On the Dayside Atmosphere of WASP-12b

TL;DR

This study investigates the atmospheric structure of exoplanet WASP-12b, revealing that retrieval results are primarily driven by data inputs rather than model assumptions, and highlights the sensitivity of such analyses to input variations.

Contribution

It demonstrates that differences in atmospheric retrievals are often due to input data variations rather than model assumptions and introduces a new physically motivated model considering H- formation.

Findings

Retrieval results are data-driven and unaffected by added species like HCN and C2H2.

Differences in retrievals can stem from subtle input variations such as eclipse depths and line-list databases.

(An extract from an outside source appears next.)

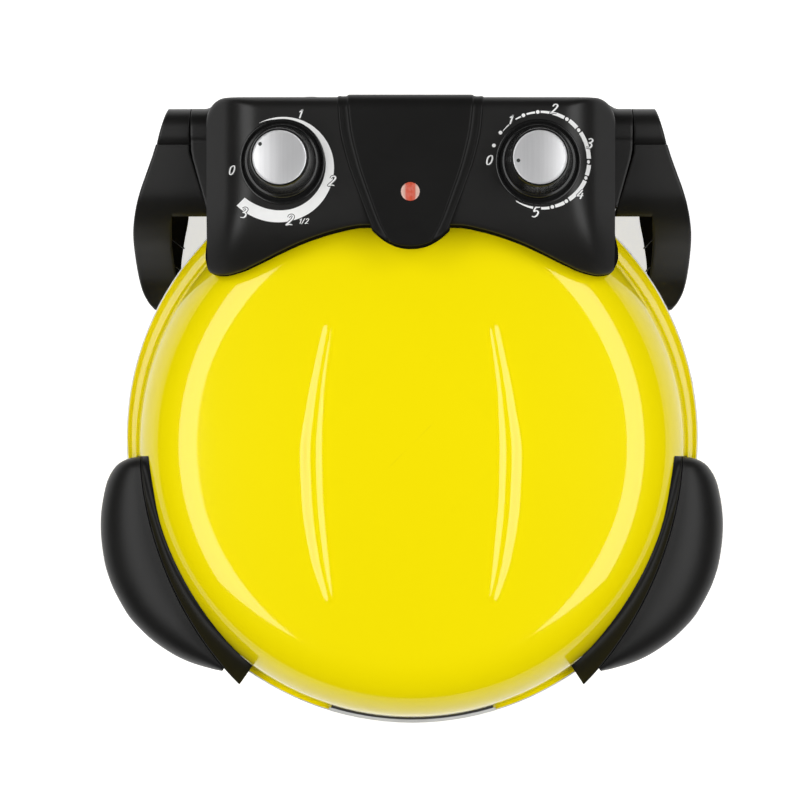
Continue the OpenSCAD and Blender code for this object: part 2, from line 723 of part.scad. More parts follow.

Current data resolution limits the inclusion of a new H- formation model in atmospheric analysis.

Abstract

The atmospheric structure of WASP-12b has been hotly contested for years, with disagreements on the presence of a thermal inversion as well as the carbon-to-oxygen ratio, C/O, due to retrieved abundances of H2O, CO2, and other included species such as HCN and C2H2. Previously, these difficult-to-diagnose discrepancies have been attributed to model differences; assumptions in these models were thought to drive retrievals toward different answers. Here, we show that some of these differences are independent of model assumptions and are instead due to subtle differences in the inputs, such as the eclipse depths and line-list databases. We replicate previously published retrievals and find that the retrieved results are data driven and are mostly unaffected by the addition of species such as HCN and C2H2. We also propose a new physically motivated model that takes into consideration the formation of H- via the thermal dissociation of H2O and H2 at the temperatures reached in the dayside atmosphere of WASP-12b, but the data's current resolution does not support its inclusion in the atmospheric model. This study raises the concern that other exoplanet retrievals may be similarly sensitive to slight changes in the input data.